─── Data for processing
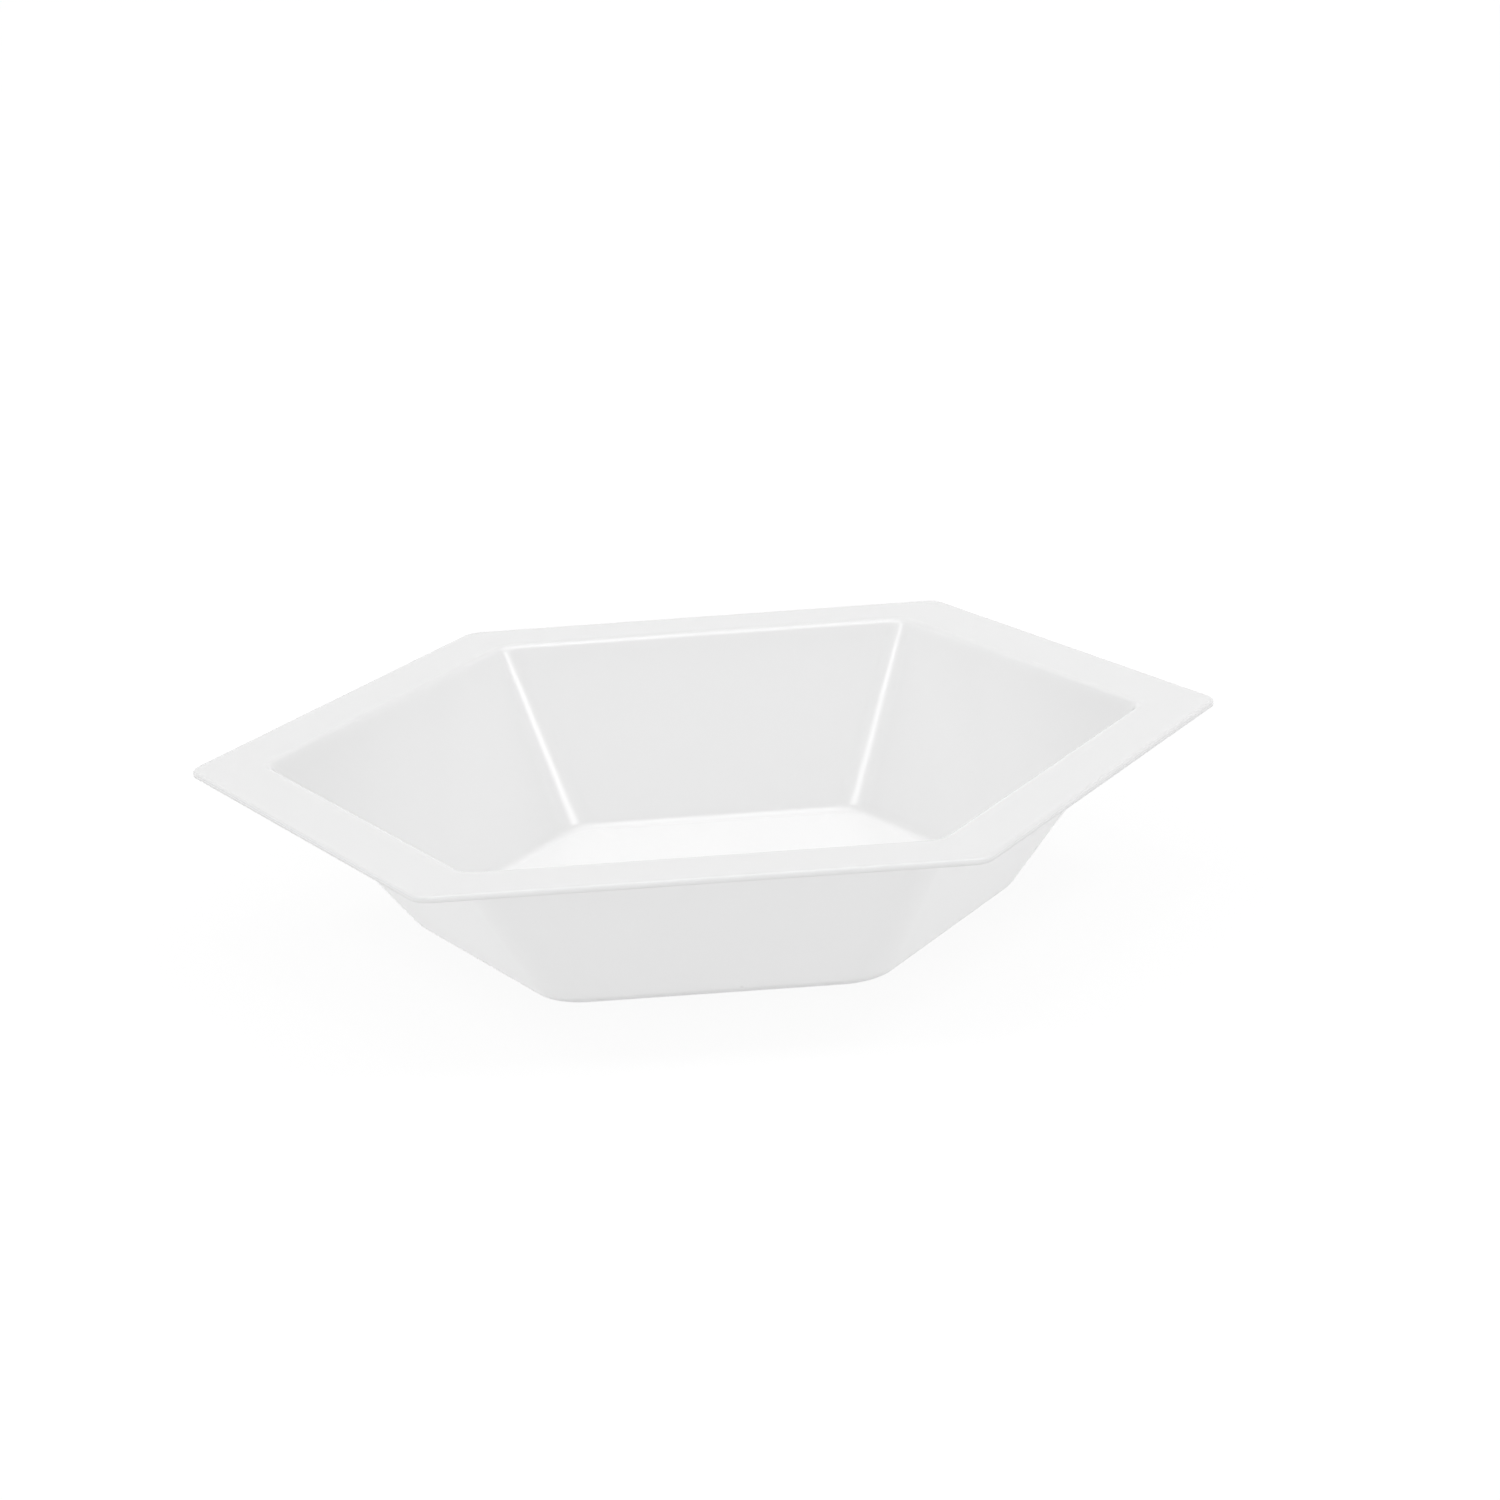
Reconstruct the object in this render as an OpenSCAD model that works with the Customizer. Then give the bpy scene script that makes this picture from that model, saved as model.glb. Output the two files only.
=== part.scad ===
──────
─── Data for processing
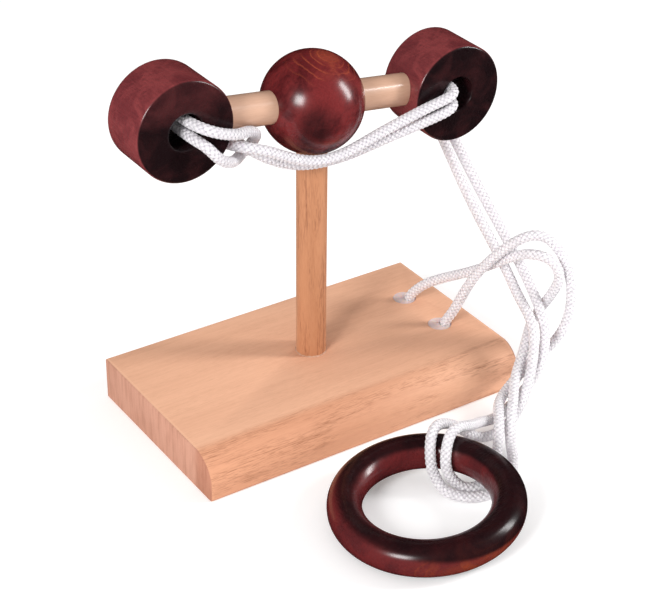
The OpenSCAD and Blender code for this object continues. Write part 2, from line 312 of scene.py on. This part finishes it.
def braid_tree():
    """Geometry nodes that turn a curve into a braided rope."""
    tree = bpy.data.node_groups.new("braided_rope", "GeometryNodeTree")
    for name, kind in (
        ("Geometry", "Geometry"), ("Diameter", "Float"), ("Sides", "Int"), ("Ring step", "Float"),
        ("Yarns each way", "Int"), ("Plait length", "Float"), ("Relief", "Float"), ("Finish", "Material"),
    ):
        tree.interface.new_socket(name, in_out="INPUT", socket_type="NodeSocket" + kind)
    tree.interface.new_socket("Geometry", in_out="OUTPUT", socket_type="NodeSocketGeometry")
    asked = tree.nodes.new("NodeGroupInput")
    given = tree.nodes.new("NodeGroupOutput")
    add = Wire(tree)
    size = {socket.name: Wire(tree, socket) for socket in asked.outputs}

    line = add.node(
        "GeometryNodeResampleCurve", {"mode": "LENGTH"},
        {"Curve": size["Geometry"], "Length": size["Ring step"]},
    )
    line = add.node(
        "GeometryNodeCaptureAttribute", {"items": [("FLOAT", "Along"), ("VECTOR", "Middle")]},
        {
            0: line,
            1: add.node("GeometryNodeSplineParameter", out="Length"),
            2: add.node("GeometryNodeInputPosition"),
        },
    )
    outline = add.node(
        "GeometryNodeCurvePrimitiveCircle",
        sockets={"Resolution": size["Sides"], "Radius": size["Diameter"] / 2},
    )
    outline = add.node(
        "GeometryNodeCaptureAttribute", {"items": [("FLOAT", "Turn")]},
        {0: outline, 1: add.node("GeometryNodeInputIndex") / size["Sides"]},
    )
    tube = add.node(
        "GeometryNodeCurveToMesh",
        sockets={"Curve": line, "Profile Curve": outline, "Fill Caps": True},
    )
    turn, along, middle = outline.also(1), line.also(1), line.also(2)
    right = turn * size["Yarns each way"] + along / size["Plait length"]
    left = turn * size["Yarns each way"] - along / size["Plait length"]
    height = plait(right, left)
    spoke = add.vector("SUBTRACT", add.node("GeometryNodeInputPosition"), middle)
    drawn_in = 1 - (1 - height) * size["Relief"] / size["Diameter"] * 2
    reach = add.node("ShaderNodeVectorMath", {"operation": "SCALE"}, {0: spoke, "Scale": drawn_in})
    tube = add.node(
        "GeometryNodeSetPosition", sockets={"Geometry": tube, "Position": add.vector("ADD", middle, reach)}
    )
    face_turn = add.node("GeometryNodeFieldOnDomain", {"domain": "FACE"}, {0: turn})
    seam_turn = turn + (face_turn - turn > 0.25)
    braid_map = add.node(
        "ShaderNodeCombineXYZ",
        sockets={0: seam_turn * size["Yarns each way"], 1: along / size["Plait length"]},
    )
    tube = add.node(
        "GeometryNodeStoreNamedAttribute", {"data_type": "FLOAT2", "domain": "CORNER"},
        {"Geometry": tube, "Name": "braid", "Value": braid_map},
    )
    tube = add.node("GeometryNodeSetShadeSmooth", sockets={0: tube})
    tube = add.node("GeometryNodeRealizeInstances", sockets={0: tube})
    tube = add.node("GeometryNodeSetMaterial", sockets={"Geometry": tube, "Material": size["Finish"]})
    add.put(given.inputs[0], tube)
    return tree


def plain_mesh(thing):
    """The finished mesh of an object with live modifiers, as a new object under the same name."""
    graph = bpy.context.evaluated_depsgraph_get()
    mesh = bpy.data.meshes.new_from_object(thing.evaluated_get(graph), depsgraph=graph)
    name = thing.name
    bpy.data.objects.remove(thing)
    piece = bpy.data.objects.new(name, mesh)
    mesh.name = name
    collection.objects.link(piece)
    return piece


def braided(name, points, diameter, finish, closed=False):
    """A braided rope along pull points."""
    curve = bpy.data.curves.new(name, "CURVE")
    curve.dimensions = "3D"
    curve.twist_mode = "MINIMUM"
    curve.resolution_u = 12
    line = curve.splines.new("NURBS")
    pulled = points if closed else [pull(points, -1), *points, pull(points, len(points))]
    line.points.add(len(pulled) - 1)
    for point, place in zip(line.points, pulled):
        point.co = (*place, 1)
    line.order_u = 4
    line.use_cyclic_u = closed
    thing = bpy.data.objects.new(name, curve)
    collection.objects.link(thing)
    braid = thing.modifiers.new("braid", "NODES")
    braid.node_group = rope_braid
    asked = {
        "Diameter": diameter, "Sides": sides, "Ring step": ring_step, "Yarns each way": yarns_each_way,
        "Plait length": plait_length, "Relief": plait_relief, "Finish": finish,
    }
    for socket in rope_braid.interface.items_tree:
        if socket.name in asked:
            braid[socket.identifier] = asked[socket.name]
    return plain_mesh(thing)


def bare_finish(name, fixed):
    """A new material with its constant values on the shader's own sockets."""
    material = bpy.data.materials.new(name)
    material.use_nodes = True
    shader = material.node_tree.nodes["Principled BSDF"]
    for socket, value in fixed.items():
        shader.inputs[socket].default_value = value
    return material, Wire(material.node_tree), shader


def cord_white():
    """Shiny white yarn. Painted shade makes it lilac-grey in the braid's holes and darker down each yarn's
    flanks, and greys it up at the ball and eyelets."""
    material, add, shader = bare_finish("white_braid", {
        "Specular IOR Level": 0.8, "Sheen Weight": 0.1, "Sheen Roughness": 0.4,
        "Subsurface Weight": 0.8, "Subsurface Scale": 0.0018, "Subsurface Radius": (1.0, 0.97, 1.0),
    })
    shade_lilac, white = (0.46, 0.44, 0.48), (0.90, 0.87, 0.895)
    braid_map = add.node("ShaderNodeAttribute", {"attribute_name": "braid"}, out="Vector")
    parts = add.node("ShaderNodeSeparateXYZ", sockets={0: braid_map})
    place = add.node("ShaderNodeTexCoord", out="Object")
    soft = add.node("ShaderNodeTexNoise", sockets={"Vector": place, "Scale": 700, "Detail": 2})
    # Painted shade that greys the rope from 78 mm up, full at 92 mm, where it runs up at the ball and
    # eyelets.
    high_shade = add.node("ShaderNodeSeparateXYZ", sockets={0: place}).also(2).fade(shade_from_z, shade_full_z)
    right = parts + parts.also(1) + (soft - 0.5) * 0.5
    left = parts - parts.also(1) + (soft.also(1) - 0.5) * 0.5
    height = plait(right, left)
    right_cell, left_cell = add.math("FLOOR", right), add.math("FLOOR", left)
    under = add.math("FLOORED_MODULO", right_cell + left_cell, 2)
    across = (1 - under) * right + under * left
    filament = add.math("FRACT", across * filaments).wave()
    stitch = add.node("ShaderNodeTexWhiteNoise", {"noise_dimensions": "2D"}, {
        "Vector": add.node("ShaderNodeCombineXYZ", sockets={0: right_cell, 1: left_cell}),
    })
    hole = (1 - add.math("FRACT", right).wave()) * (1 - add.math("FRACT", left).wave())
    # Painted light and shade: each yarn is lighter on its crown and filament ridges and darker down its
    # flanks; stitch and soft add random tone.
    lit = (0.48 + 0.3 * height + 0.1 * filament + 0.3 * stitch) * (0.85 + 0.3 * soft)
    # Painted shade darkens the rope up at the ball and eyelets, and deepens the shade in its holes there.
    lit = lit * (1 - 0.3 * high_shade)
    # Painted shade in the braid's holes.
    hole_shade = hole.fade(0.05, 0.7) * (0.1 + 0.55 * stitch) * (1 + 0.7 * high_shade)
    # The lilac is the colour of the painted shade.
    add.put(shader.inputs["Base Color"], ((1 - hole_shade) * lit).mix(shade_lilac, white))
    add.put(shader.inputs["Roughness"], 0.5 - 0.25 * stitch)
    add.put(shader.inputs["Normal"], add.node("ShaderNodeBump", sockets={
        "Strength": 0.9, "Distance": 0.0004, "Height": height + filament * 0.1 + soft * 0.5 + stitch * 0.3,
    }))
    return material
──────
─── Data for processing
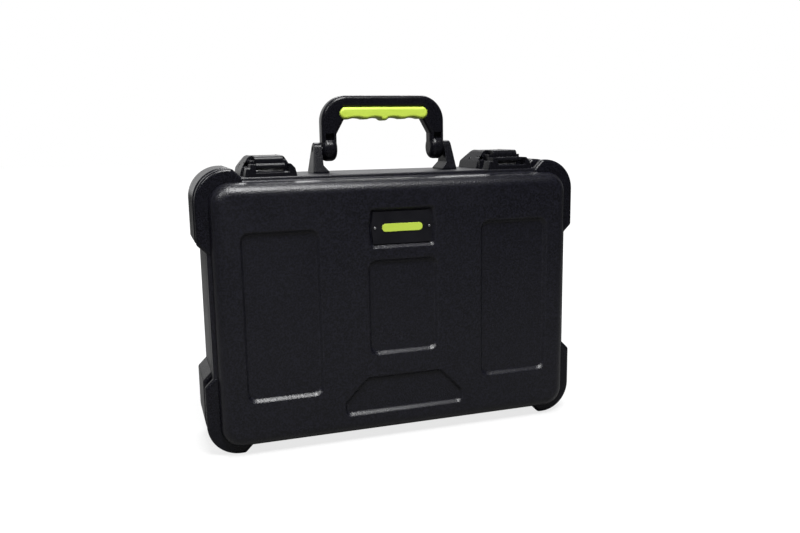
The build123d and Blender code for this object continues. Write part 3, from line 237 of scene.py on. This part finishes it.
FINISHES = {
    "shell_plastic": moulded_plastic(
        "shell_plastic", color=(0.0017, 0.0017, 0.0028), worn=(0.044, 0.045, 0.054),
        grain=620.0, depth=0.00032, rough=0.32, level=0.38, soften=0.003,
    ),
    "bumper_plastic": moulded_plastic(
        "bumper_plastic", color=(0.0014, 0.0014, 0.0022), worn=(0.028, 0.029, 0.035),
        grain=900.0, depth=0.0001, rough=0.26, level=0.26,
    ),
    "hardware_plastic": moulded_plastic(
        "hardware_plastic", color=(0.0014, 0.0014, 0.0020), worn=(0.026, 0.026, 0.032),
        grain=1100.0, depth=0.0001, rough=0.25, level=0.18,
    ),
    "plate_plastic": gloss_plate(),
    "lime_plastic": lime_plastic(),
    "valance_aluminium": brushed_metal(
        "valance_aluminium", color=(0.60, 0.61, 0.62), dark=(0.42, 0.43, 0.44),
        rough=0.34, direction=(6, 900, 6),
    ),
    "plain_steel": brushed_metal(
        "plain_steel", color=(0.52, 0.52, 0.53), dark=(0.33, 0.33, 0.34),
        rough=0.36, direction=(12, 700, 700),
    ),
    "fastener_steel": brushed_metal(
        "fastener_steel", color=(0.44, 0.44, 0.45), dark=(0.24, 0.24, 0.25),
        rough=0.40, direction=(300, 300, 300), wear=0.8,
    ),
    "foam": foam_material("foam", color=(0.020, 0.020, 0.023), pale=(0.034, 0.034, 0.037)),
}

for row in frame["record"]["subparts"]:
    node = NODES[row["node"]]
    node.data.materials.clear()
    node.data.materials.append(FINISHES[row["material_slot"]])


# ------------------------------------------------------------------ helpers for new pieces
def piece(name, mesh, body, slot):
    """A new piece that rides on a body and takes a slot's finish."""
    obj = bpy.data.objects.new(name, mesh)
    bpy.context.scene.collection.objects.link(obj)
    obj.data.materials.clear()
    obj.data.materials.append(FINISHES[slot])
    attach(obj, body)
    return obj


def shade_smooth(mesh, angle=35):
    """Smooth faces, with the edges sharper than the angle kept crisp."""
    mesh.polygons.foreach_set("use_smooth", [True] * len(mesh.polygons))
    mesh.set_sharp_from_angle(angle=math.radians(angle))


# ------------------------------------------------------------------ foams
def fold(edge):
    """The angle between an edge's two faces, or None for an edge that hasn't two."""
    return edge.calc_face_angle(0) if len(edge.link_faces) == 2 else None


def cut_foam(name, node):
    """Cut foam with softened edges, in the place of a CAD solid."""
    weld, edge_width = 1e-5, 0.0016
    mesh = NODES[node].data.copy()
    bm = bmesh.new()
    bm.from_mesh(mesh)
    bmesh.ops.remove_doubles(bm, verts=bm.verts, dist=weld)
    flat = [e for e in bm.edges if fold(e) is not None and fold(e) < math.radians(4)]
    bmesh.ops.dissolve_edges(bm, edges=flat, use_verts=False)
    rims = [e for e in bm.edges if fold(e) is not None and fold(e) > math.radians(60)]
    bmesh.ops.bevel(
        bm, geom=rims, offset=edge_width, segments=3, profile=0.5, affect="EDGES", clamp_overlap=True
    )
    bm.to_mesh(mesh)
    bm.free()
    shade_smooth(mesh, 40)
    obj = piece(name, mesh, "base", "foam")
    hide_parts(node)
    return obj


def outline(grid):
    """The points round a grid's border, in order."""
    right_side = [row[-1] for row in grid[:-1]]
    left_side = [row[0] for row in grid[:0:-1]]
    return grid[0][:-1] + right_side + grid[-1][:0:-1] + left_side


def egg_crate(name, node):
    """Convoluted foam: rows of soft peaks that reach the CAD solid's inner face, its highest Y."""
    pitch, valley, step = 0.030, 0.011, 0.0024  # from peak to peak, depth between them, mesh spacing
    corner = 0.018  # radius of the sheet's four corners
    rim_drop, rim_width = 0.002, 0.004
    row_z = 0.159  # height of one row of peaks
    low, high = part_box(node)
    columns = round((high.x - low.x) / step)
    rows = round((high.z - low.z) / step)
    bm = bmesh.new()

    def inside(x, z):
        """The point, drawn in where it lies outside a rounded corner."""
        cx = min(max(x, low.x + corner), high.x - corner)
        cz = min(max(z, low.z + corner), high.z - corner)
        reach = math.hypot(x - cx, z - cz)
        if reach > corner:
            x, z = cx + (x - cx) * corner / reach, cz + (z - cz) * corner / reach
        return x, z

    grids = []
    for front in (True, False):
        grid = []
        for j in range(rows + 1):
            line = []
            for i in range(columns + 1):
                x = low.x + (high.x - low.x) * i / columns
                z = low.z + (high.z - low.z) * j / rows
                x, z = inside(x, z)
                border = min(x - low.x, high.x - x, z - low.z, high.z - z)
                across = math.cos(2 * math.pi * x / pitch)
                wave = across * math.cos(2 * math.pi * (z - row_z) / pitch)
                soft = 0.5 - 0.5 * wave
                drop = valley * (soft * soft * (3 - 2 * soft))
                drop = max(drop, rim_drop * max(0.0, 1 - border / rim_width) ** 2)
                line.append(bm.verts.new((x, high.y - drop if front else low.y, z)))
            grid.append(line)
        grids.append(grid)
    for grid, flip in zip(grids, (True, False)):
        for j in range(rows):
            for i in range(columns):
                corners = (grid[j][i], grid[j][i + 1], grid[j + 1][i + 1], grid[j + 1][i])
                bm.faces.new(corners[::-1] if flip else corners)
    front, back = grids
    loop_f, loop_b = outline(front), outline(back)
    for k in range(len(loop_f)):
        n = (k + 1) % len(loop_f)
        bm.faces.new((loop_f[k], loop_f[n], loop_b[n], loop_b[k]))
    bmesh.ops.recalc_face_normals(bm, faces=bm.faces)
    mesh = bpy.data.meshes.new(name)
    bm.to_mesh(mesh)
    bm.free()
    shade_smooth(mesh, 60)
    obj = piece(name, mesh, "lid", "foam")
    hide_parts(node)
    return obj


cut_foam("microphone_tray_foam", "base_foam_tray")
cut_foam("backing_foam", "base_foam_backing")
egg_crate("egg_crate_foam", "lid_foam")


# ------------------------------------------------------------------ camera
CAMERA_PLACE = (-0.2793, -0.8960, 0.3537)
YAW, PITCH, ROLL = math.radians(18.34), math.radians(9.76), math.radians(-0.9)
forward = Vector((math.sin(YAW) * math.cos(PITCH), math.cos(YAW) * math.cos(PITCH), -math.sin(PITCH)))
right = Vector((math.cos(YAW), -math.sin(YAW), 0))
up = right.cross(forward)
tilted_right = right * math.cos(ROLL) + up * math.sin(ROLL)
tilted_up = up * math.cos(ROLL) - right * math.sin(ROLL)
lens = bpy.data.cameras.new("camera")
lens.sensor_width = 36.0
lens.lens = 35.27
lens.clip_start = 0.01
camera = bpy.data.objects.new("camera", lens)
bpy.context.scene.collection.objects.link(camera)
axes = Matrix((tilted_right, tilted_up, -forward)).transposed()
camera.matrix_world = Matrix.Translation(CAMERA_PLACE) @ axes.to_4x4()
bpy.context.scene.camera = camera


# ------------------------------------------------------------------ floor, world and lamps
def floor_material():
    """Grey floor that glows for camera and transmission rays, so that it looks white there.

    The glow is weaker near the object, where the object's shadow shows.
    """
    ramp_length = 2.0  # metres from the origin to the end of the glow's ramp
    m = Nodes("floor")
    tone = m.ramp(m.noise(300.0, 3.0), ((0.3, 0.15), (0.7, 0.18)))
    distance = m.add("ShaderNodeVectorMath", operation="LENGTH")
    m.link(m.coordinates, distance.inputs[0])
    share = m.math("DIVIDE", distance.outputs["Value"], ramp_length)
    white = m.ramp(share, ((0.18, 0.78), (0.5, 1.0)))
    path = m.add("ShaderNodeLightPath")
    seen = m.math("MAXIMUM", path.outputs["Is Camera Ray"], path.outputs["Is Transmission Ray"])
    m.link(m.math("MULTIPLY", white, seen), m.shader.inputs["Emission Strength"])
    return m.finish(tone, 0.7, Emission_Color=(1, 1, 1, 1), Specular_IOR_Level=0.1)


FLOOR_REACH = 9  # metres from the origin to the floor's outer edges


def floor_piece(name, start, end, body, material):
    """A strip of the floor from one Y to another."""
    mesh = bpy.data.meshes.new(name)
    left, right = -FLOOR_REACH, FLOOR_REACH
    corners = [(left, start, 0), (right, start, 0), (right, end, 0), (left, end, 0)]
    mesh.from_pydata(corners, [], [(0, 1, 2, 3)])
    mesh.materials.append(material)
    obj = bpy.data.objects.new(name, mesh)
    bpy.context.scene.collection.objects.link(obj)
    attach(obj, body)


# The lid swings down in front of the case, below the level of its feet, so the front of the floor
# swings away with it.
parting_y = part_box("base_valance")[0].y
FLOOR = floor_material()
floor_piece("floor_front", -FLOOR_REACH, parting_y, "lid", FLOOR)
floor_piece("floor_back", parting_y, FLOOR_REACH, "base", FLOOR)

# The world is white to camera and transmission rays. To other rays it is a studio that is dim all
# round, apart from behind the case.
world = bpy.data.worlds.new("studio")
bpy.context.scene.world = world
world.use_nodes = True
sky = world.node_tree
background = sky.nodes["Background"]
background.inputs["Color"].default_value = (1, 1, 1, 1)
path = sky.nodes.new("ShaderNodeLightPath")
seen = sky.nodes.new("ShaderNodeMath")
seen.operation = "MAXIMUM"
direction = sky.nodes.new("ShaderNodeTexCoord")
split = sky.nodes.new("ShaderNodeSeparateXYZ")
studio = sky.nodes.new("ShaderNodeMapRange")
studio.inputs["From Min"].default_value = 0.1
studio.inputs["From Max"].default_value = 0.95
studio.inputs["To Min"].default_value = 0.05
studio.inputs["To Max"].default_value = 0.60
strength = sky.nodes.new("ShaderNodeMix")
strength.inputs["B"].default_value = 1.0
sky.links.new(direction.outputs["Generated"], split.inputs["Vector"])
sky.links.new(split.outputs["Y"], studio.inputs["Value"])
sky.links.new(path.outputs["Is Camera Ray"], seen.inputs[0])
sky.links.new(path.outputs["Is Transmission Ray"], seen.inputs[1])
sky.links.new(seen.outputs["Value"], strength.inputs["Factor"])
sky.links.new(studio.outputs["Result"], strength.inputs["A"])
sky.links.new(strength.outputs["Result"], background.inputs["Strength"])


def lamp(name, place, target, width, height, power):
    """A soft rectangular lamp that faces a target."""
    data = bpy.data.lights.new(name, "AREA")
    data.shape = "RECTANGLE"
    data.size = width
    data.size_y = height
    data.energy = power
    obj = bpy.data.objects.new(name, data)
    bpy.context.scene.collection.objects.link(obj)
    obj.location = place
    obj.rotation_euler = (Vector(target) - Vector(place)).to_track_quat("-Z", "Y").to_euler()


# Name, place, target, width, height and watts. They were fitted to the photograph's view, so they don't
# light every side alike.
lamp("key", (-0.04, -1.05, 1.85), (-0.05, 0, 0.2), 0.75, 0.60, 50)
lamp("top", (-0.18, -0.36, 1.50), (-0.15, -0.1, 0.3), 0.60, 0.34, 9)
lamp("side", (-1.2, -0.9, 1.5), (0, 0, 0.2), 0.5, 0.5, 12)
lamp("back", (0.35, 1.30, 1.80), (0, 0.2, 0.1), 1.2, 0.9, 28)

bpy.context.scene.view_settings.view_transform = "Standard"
──────
◆ What is asked
Starting with the line that contains "The OpenSCAD and", repeat each line exactly, and stop once the line that contains "Wire(tree, socket) for" has been repeated.

◆ Final result
The OpenSCAD and Blender code for this object continues. Write part 2, from line 312 of scene.py on. This part finishes it.
def braid_tree():
    """Geometry nodes that turn a curve into a braided rope."""
    tree = bpy.data.node_groups.new("braided_rope", "GeometryNodeTree")
    for name, kind in (
        ("Geometry", "Geometry"), ("Diameter", "Float"), ("Sides", "Int"), ("Ring step", "Float"),
        ("Yarns each way", "Int"), ("Plait length", "Float"), ("Relief", "Float"), ("Finish", "Material"),
    ):
        tree.interface.new_socket(name, in_out="INPUT", socket_type="NodeSocket" + kind)
    tree.interface.new_socket("Geometry", in_out="OUTPUT", socket_type="NodeSocketGeometry")
    asked = tree.nodes.new("NodeGroupInput")
    given = tree.nodes.new("NodeGroupOutput")
    add = Wire(tree)
    size = {socket.name: Wire(tree, socket) for socket in asked.outputs}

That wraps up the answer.